Stored records
──────
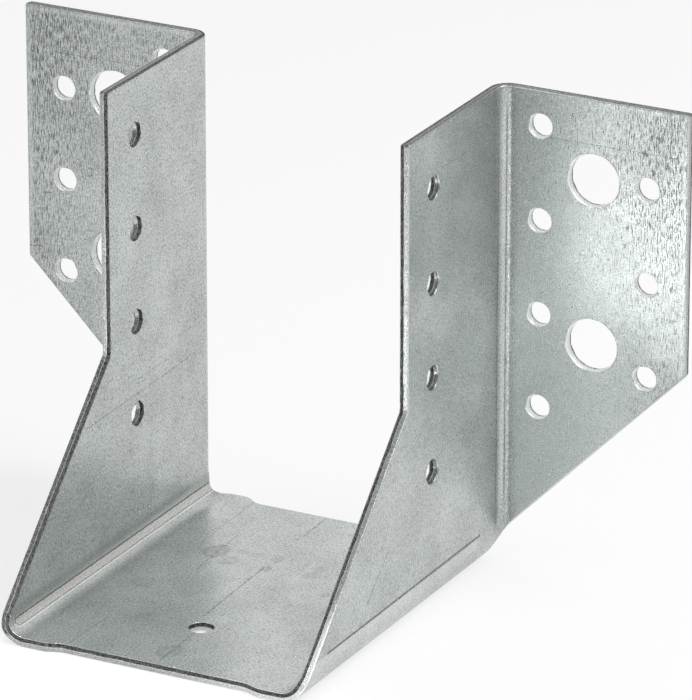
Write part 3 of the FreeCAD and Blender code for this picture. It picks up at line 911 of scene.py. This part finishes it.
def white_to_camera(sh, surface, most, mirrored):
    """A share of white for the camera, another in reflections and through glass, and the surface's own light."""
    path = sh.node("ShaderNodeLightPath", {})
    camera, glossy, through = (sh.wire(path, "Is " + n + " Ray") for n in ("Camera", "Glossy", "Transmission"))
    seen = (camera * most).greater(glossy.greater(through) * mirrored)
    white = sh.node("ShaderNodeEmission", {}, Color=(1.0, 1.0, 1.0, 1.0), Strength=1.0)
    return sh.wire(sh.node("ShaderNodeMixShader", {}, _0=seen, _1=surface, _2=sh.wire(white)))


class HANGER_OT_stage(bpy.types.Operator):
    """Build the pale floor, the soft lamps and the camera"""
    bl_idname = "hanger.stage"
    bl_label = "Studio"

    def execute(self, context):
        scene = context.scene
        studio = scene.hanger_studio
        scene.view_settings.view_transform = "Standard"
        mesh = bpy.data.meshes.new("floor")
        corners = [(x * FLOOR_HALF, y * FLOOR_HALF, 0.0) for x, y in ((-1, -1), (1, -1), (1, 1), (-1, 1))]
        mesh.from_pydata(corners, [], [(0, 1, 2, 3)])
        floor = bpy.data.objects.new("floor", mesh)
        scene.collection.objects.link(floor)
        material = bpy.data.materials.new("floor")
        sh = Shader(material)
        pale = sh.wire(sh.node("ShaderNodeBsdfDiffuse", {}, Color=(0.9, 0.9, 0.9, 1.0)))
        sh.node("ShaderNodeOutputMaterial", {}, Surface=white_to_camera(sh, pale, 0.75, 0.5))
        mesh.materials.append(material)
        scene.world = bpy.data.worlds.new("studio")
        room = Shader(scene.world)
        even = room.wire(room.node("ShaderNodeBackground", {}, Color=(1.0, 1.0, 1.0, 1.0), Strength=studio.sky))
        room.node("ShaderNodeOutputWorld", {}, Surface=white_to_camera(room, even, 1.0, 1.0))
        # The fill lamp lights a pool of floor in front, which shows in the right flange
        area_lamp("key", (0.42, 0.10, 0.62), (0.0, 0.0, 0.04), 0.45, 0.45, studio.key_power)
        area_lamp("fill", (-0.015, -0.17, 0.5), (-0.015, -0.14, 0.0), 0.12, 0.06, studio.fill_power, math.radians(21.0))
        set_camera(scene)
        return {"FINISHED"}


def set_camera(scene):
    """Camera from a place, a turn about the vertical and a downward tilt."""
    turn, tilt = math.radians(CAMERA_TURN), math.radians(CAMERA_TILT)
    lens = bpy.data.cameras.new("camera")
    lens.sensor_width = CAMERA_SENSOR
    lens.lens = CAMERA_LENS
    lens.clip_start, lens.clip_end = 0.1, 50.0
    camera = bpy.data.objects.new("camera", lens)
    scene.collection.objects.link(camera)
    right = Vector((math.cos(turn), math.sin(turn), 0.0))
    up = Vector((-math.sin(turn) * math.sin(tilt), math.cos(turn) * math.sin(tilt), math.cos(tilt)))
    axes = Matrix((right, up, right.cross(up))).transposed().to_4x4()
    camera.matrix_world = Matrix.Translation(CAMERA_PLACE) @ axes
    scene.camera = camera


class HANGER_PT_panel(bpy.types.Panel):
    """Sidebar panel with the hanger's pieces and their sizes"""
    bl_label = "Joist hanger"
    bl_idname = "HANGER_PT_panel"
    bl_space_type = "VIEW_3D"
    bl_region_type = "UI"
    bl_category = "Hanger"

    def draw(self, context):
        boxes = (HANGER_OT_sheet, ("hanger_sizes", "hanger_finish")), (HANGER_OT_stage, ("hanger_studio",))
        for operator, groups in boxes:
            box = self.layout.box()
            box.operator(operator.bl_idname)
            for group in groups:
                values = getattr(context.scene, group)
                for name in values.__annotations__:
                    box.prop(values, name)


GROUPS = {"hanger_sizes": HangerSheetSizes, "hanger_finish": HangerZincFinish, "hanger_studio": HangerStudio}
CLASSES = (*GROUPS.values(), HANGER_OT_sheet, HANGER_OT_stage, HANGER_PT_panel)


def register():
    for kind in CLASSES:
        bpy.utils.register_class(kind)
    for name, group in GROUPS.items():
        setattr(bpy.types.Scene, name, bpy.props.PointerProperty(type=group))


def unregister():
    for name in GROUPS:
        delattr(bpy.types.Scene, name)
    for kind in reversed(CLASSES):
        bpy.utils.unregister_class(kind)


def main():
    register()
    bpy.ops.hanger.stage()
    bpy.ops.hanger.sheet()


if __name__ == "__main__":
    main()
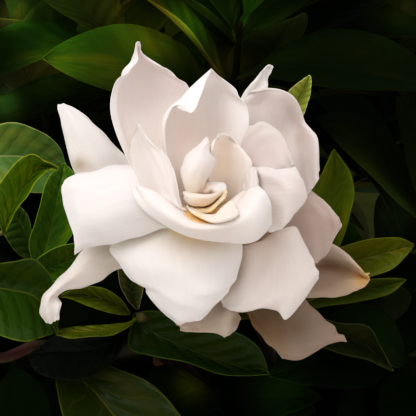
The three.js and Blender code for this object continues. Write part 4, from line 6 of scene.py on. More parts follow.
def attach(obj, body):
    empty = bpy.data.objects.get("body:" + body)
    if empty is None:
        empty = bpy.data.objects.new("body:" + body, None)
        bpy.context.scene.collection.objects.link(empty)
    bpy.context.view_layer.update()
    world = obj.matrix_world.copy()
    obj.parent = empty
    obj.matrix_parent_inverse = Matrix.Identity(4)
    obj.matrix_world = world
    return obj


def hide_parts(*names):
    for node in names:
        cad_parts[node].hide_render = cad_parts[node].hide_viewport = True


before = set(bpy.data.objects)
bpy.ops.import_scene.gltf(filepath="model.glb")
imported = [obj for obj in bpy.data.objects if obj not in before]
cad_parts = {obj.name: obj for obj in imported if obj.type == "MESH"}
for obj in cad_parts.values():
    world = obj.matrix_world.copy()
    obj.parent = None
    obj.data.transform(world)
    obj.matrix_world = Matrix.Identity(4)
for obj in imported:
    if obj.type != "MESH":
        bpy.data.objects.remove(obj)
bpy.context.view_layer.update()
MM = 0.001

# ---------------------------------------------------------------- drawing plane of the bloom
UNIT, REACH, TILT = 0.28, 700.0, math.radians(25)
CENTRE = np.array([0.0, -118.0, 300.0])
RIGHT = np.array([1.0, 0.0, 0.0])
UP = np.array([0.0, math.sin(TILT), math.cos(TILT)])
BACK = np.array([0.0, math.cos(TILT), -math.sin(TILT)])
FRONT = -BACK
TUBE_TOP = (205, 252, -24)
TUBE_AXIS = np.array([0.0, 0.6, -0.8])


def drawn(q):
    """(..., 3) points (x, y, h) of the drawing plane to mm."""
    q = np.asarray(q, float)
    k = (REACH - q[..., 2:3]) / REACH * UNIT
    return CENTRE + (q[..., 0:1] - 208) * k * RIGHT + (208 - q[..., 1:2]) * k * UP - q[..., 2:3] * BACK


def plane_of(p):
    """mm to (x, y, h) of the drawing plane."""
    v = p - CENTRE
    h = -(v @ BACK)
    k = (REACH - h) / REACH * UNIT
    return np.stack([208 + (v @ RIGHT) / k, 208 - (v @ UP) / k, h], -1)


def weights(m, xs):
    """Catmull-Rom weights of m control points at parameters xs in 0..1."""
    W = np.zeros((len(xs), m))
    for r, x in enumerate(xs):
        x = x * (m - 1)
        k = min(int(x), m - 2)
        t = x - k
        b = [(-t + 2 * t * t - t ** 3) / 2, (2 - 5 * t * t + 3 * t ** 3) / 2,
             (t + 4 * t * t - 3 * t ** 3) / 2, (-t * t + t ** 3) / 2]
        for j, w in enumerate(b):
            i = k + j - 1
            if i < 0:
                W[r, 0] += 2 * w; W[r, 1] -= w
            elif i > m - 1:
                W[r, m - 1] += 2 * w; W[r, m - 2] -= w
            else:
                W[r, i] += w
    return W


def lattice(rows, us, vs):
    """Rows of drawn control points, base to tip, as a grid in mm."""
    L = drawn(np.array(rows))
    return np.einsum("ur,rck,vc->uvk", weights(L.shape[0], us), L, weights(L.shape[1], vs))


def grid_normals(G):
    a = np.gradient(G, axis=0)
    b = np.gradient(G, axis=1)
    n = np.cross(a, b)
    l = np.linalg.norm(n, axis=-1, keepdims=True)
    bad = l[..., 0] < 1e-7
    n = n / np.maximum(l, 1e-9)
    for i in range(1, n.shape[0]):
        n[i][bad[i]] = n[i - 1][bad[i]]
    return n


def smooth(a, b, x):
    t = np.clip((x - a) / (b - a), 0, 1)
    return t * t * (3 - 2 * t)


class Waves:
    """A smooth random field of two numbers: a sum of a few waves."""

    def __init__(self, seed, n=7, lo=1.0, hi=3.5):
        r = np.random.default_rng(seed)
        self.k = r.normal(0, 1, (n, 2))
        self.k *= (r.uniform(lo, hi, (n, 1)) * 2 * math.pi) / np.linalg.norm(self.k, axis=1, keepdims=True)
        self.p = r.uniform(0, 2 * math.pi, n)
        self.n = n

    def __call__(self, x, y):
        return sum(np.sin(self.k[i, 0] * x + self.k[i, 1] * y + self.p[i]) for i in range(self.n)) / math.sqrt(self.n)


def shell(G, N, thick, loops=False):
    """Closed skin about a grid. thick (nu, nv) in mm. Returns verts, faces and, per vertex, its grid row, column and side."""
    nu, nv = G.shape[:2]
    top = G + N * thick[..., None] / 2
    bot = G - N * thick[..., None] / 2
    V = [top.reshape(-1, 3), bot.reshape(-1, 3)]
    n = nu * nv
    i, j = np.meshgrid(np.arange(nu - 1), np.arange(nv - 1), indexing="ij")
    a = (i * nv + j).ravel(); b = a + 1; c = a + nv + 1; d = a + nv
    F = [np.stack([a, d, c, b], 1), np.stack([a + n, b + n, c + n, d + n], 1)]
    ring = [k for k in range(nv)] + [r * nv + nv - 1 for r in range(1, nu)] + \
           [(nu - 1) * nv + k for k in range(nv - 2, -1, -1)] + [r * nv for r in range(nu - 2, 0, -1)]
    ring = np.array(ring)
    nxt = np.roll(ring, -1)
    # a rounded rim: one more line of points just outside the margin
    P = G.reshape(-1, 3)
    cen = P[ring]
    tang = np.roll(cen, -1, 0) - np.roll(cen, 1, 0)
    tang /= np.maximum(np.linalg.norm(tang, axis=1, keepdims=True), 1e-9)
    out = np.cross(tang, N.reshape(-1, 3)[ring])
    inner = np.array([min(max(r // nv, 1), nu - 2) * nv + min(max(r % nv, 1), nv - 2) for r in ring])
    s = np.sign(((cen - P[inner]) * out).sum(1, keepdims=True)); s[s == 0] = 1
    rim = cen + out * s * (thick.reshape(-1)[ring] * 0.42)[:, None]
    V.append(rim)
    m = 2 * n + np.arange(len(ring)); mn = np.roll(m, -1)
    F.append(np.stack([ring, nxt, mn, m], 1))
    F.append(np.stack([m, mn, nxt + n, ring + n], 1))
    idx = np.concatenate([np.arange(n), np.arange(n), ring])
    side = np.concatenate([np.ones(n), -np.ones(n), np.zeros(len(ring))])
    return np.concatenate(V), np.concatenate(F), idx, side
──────
# Problem statement
Using the entries above, return each line that includes the word "update".

# In response
    bpy.context.view_layer.update()
bpy.context.view_layer.update()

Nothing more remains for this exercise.